## [Exercise prompt]
Filter the entries below, keeping only lines with the word "lifts".

## [Structured object records]
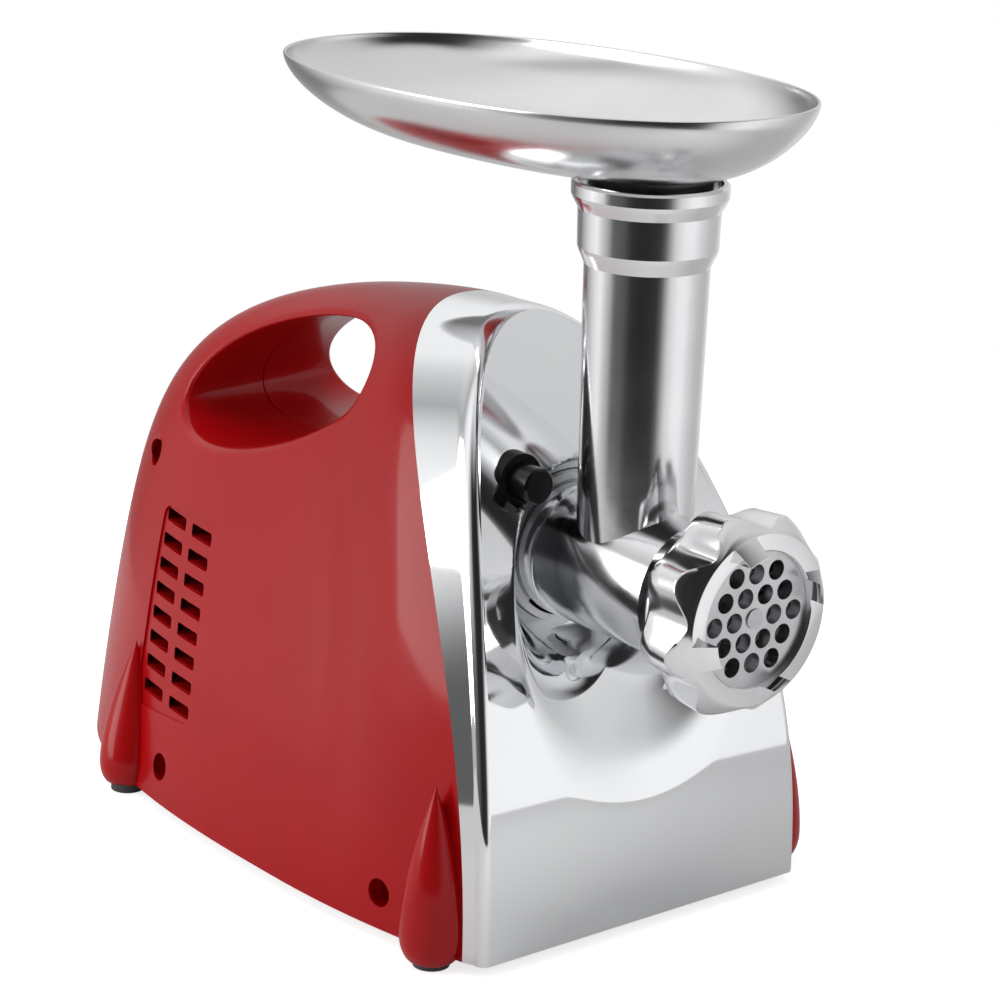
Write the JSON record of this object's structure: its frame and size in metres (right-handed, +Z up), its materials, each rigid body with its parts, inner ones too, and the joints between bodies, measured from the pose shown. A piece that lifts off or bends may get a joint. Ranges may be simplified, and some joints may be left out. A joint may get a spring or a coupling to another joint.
{
  "type": "electric meat grinder",
  "caption": "Domestic electric meat grinder: red housing with carry handle, bright front, screw-on grinding head with auger, knife and plate, feed tube and oval tray.",
  "frame": {"origin": "middle of the footprint at table height", "axes": "+Z up through the tray, -Y towards the front where the mince leaves, +X to the side with the switch"},
  "size_m": [0.183, 0.3544, 0.2972],
  "materials": {
    "red_shell": "gloss",
    "chrome_trim": "polished",
    "black_plastic": "satin",
    "black_gloss": "gloss",
    "foot_rubber": "matte",
    "screw_steel": "zinc plated",
    "cast_alloy": "die cast",
    "polished_alloy": "polished",
    "bronze": "sintered",
    "gear_steel": "machined",
    "gear_nylon": "moulded",
    "lamination": "stacked sheet",
    "copper": "enamelled wire",
    "carbon": "pressed carbon",
    "blade_steel": "ground",
    "tray_steel": "polished"
  },
  "bodies": {
    "housing": {"housing_right_shell": "red_shell", "housing_left_shell": "red_shell", "front_panel": "chrome_trim", "base_plate": "black_plastic", "rubber_feet": "foot_rubber", "side_screws": "screw_steel", "base_screws": "screw_steel", "cord_gland": "black_plastic", "switch_frame": "black_plastic", "gearbox_front": "cast_alloy", "gearbox_cover": "black_plastic", "gearbox_screws": "screw_steel", "output_bush": "bronze", "gear_shafts": "gear_steel", "motor_bearings": "bronze", "stator_core": "lamination", "field_coils": "copper", "carbon_brushes": "carbon", "brush_bracket": "black_plastic", "motor_bolts": "screw_steel", "button_guide": "black_plastic", "button_spring": "screw_steel"},
    "rotor": {"motor_shaft": "gear_steel", "rotor_core": "lamination", "rotor_windings": "copper", "commutator": "copper", "cooling_fan": "black_plastic"},
    "first_gear": {"first_gear": "gear_nylon"},
    "middle_gear": {"middle_gear": "gear_nylon"},
    "spindle": {"output_gear": "gear_steel", "auger": "cast_alloy", "cutting_knife": "blade_steel"},
    "head": {"grinding_barrel": "polished_alloy", "auger_washer": "gear_nylon"},
    "plate": {"cutting_plate": "blade_steel"},
    "nut": {"ring_nut": "polished_alloy"},
    "tray": {"tray": "tray_steel"},
    "button": {"release_button": "black_gloss"},
    "rocker": {"power_rocker": "black_gloss"}
  },
  "joints": [
    {"name": "rotor_spin", "type": "hinge", "parent": "housing", "child": "rotor", "pos_m": [0, 0.0252, 0.052], "axis": [0, 1, 0], "continuous": true},
    {"name": "first_gear_spin", "type": "hinge", "parent": "housing", "child": "first_gear", "pos_m": [0.02835, -0.0348, 0.05359], "axis": [0, 1, 0], "continuous": true},
    {"name": "middle_gear_spin", "type": "hinge", "parent": "housing", "child": "middle_gear", "pos_m": [0, -0.0448, 0.08], "axis": [0, 1, 0], "continuous": true},
    {"name": "auger_spin", "type": "hinge", "parent": "housing", "child": "spindle", "pos_m": [0, -0.1148, 0.13], "axis": [0, 1, 0], "continuous": true},
    {"name": "head_twist", "type": "hinge", "parent": "housing", "child": "head", "pos_m": [0, -0.1148, 0.13], "axis": [0, 1, 0], "range_deg": [0, 30]},
    {"name": "nut_turn", "type": "hinge", "parent": "plate", "child": "nut", "pos_m": [0, -0.1648, 0.13], "axis": [0, -1, 0], "range_deg": [0, 1080]},
    {"name": "plate_travel", "type": "slide", "parent": "head", "child": "plate", "axis": [0, -1, 0], "range_m": [0, 0.0091]},
    {"name": "tray_lift", "type": "slide", "parent": "head", "child": "tray", "axis": [0, 0, 1], "range_m": [0, 0.035]},
    {"name": "button_push", "type": "slide", "parent": "housing", "child": "button", "axis": [0, 1, 0], "range_m": [0, 0.004], "stiffness_N_per_m": 500, "springref_m": -0.004, "deforming": ["button_spring"]},
    {"name": "rocker_tilt", "type": "hinge", "parent": "housing", "child": "rocker", "pos_m": [0.07621, -0.0698, 0.06588], "axis": [0, 1, 0], "range_deg": [0, 18]}
  ],
  "couplings": [
    {"joint": "first_gear_spin", "follows": "rotor_spin", "ratio": -0.18333},
    {"joint": "middle_gear_spin", "follows": "rotor_spin", "ratio": 0.044},
    {"joint": "auger_spin", "follows": "rotor_spin", "ratio": -0.013895},
    {"joint": "plate_travel", "follows": "nut_turn", "m_per_rad": 0.00047746}
  ]
}
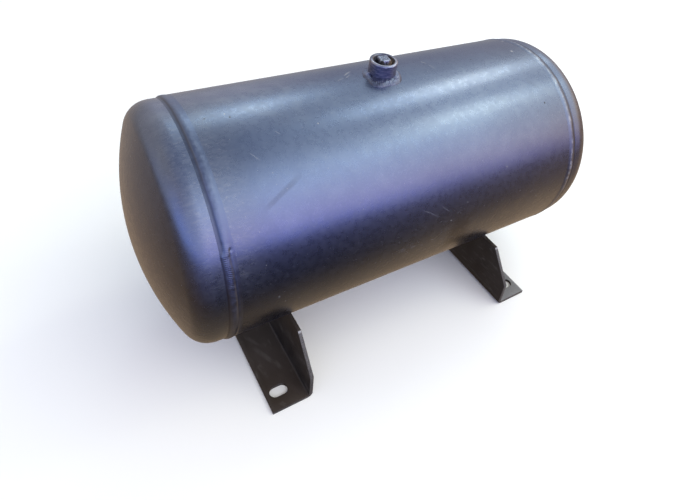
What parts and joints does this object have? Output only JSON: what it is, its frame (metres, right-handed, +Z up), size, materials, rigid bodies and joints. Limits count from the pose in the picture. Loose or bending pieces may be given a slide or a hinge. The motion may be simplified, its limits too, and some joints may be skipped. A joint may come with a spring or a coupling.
{
  "type": "horizontal pressure tank",
  "caption": "Horizontal welded steel air tank with dished heads, plugged threaded bosses and bent-plate brackets with slotted feet.",
  "frame": {"origin": "middle of the base, on the plane that the two feet stand on, under the tank's middle", "axes": "+X along the tank's axis, from the left head to the right head; +Z up"},
  "size_m": [0.6506, 0.345, 0.383],
  "materials": {
    "tank_coating": "satin dark blue-grey metallic coating with violet sheen, dust and fine scratches",
    "weld_coating": "rippled weld metal under the same dark coating",
    "boss_coating": "rough dark coating, worn bright at the rim",
    "plug_steel": "dull plated steel with worn corners",
    "bracket_coating": "matt brown-black paint, scuffed on the feet and cut edges"
  },
  "bodies": {
    "root": {"shell": "tank_coating", "shell_seam_weld": "weld_coating", "left_head": "tank_coating", "right_head": "tank_coating", "left_girth_weld": "weld_coating", "right_girth_weld": "weld_coating", "port_boss": "boss_coating", "port_boss_weld": "boss_coating", "port_plug": "plug_steel", "drain_boss": "boss_coating", "drain_boss_weld": "boss_coating", "drain_plug": "plug_steel", "left_bracket": "bracket_coating", "right_bracket": "bracket_coating", "left_bracket_inner_weld": "bracket_coating", "left_bracket_outer_weld": "bracket_coating", "right_bracket_inner_weld": "bracket_coating", "right_bracket_outer_weld": "bracket_coating"}
  },
  "joints": []
}
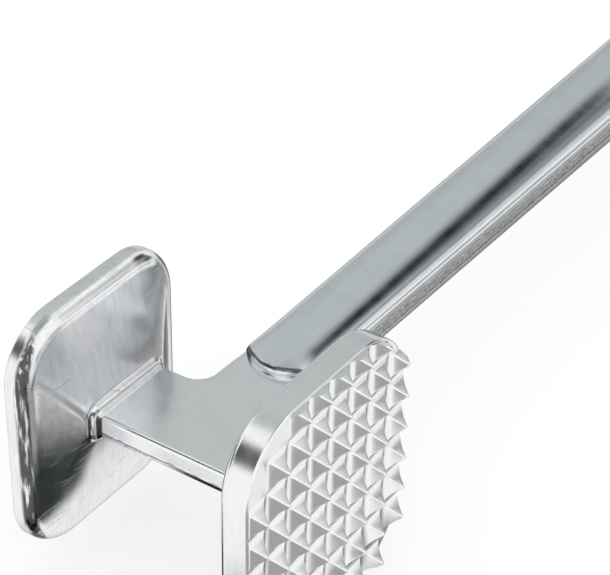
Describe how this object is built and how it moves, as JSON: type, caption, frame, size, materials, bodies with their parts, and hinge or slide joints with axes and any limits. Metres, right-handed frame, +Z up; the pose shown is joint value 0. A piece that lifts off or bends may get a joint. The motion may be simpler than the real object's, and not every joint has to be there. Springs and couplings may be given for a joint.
{
  "type": "meat mallet",
  "caption": "Hand mallet with a coarse and a fine toothed striking plate on a flat bridge, and a crowned grip ending in a flat tab with a hanging hole.",
  "frame": {"origin": "centre of the bounding box's bottom face, on the surface under the upright plates, with the mallet laid on its side", "axes": "+X along the head axis, out of the coarse face; +Y along the handle, away from the head; +Z up, square to the flat bridge"},
  "size_m": [0.0586, 0.235, 0.0536],
  "materials": {
    "bridge_metal": "bright as-cast, lightly polished",
    "plate_metal": "bright as-cast, lightly polished",
    "grip_metal": "polished along the grip"
  },
  "bodies": {
    "root": {"bridge_tang": "bridge_metal", "coarse_face_plate": "plate_metal", "fine_face_plate": "plate_metal", "upper_grip_shell": "grip_metal", "lower_grip_shell": "grip_metal"}
  },
  "joints": []
}
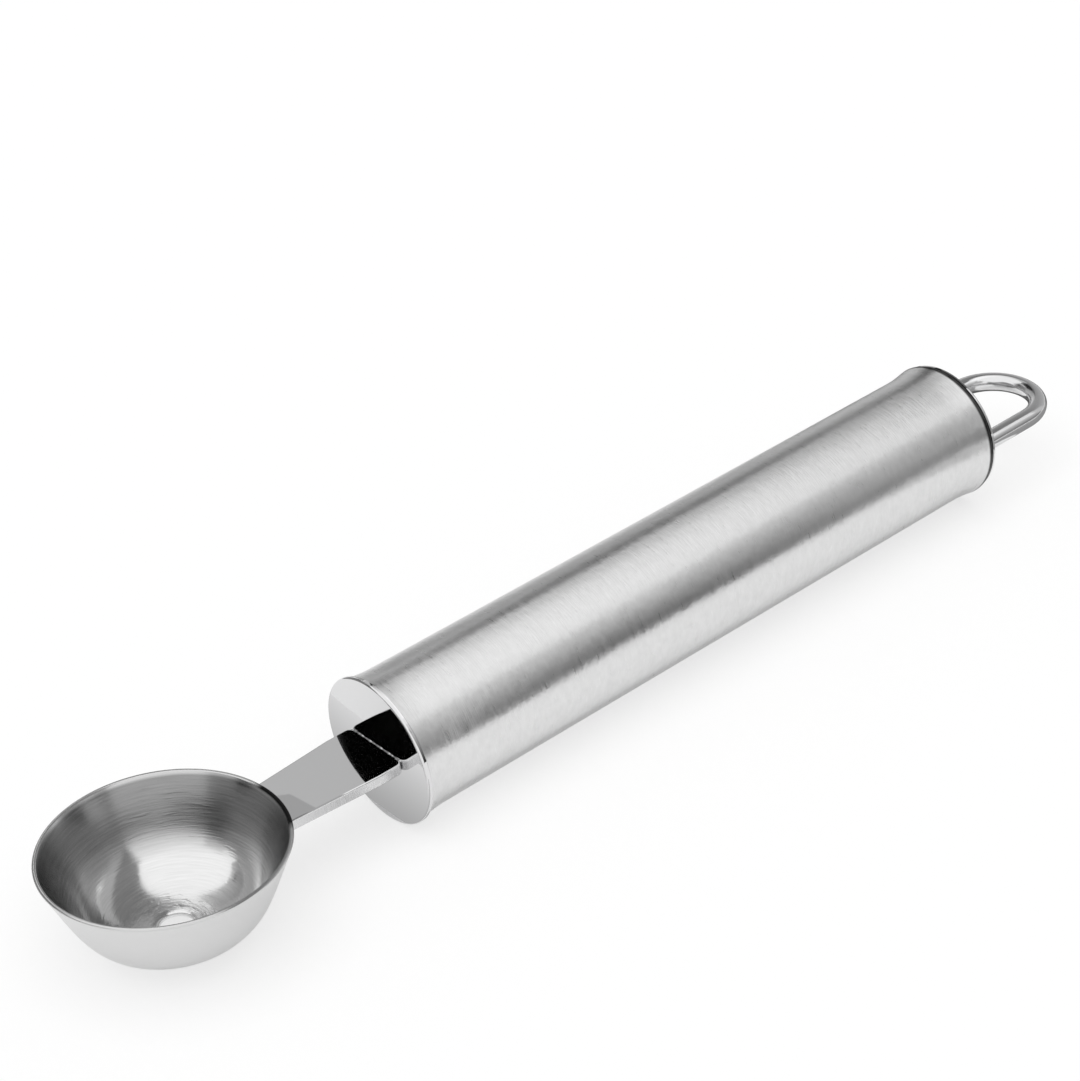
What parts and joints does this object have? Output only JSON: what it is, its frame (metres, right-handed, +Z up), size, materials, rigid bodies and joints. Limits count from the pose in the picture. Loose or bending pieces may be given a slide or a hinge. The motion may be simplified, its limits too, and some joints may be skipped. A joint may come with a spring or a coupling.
{
  "type": "melon baller",
  "caption": "Melon baller: a round scoop with a drain hole on a flat shank, a capped tubular handle and a wire hanging loop, all in stainless steel.",
  "frame": {"origin": "middle of the tool's footprint, on the table it lies on: the front cap's rim touches the table at z = 0", "axes": "+X along the handle, from the scoop towards the hanging loop; +Y across, to the left of someone looking along +X; +Z up, the way the scoop's mouth faces"},
  "size_m": [0.1679, 0.0308, 0.0203],
  "materials": {
    "scoop_bowl": "polished stainless steel, with faint lines from spinning and polishing",
    "shank": "mirror-polished stainless steel",
    "handle_tube": "satin stainless steel, brushed round the handle",
    "cap": "mirror-polished stainless steel",
    "loop_wire": "polished stainless steel wire",
    "weld": "weld metal, lightly dressed"
  },
  "bodies": {
    "root": {"scoop_bowl": "scoop_bowl", "shank": "shank", "scoop_weld": "weld", "front_cap": "cap", "shank_weld": "weld", "handle_tube": "handle_tube", "rear_cap": "cap", "hanging_loop": "loop_wire", "loop_welds": "weld"}
  },
  "joints": []
}
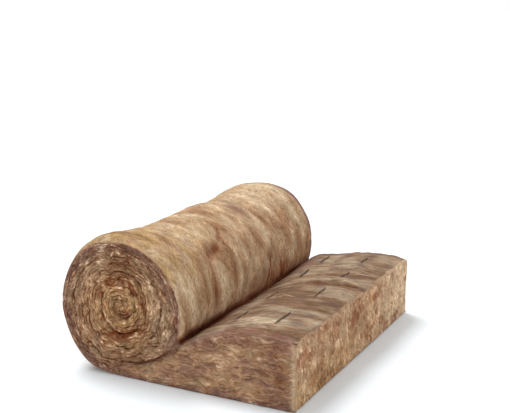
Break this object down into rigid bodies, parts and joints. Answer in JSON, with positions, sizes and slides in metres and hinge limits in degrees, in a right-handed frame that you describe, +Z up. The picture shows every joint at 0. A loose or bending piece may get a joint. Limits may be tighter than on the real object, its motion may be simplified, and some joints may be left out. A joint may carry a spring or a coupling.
{
  "type": "glass wool insulation roll",
  "caption": "Brown glass wool insulation blanket, half rolled up and half laid out flat, with spiral turns on the roll's ends and a straight cut end.",
  "frame": {"origin": "on the floor, in the middle of the blanket's bounding box as seen from above", "axes": "+Y along the blanket's width and the roll's axis, +X the way the blanket is unrolled, from the roll to the cut end, +Z up"},
  "size_m": [0.9735, 1.2, 0.517],
  "materials": {
    "glass_wool": "matte"
  },
  "bodies": {
    "root": {"wool_blanket": "glass_wool"}
  },
  "joints": []
}
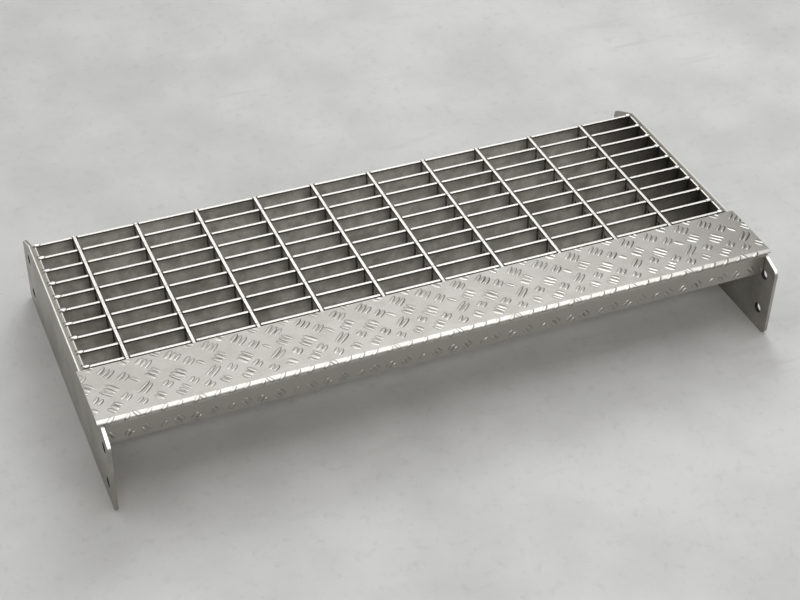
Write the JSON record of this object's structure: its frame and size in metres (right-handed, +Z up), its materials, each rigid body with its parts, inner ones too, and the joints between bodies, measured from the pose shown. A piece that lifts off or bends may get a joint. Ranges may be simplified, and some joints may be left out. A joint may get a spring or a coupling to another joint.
{
  "type": "metal stair tread",
  "caption": "Bar-grating stair tread with a folded checker-plate nosing and tall end plates, drilled for bolting between two stringers.",
  "frame": {"origin": "on the floor under the tread, midway between the end plates and midway between their front and rear edges", "axes": "+X along the tread to the right end plate, +Y from the nosing to the back, +Z up"},
  "size_m": [0.806, 0.39, 0.108],
  "materials": {
    "bar_steel": "bare steel, bright worn top edges",
    "plate_steel": "smooth satin steel plate",
    "checker_steel": "rolled checker plate, satin, bright lugs and fold",
    "weld_metal": "ground weld metal"
  },
  "bodies": {
    "root": {"bearing_bar_01": "bar_steel", "bearing_bar_02": "bar_steel", "bearing_bar_03": "bar_steel", "bearing_bar_04": "bar_steel", "bearing_bar_05": "bar_steel", "bearing_bar_06": "bar_steel", "bearing_bar_07": "bar_steel", "bearing_bar_08": "bar_steel", "bearing_bar_09": "bar_steel", "bearing_bar_10": "bar_steel", "cross_bar_01": "bar_steel", "cross_bar_02": "bar_steel", "cross_bar_03": "bar_steel", "cross_bar_04": "bar_steel", "cross_bar_05": "bar_steel", "cross_bar_06": "bar_steel", "cross_bar_07": "bar_steel", "cross_bar_08": "bar_steel", "cross_bar_09": "bar_steel", "cross_bar_10": "bar_steel", "end_band_left": "bar_steel", "end_band_right": "bar_steel", "end_plate_left": "plate_steel", "end_plate_right": "plate_steel", "checker_nosing": "checker_steel", "weld_beads_left": "weld_metal", "weld_beads_right": "weld_metal"}
  },
  "joints": []
}
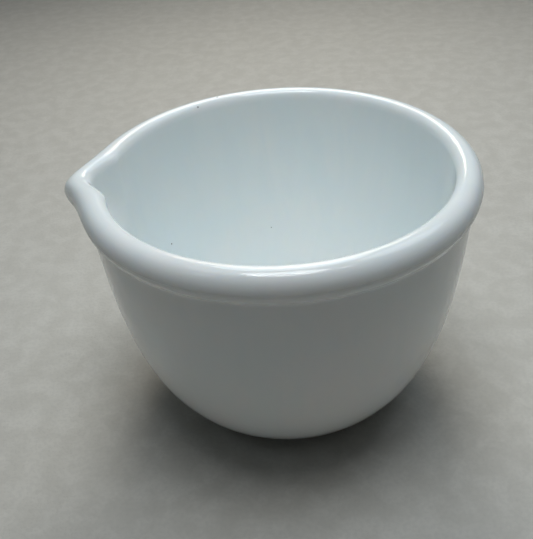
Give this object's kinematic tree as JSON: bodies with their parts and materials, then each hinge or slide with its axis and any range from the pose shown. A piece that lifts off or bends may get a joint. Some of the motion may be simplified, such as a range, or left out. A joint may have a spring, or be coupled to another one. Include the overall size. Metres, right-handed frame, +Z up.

## [Task answer]
Write the JSON record of this object's structure: its frame and size in metres (right-handed, +Z up), its materials, each rigid body with its parts, inner ones too, and the joints between bodies, measured from the pose shown. A piece that lifts off or bends may get a joint. Ranges may be simplified, and some joints may be left out. A joint may get a spring or a coupling to another joint.
Describe how this object is built and how it moves, as JSON: type, caption, frame, size, materials, bodies with their parts, and hinge or slide joints with axes and any limits. Metres, right-handed frame, +Z up; the pose shown is joint value 0. A piece that lifts off or bends may get a joint. The motion may be simpler than the real object's, and not every joint has to be there. Springs and couplings may be given for a joint.
Write the JSON record of this object's structure: its frame and size in metres (right-handed, +Z up), its materials, each rigid body with its parts, inner ones too, and the joints between bodies, measured from the pose shown. A piece that lifts off or bends may get a joint. Ranges may be simplified, and some joints may be left out. A joint may get a spring or a coupling to another joint.
Give this object's kinematic tree as JSON: bodies with their parts and materials, then each hinge or slide with its axis and any range from the pose shown. A piece that lifts off or bends may get a joint. Some of the motion may be simplified, such as a range, or left out. A joint may have a spring, or be coupled to another one. Include the overall size. Metres, right-handed frame, +Z up.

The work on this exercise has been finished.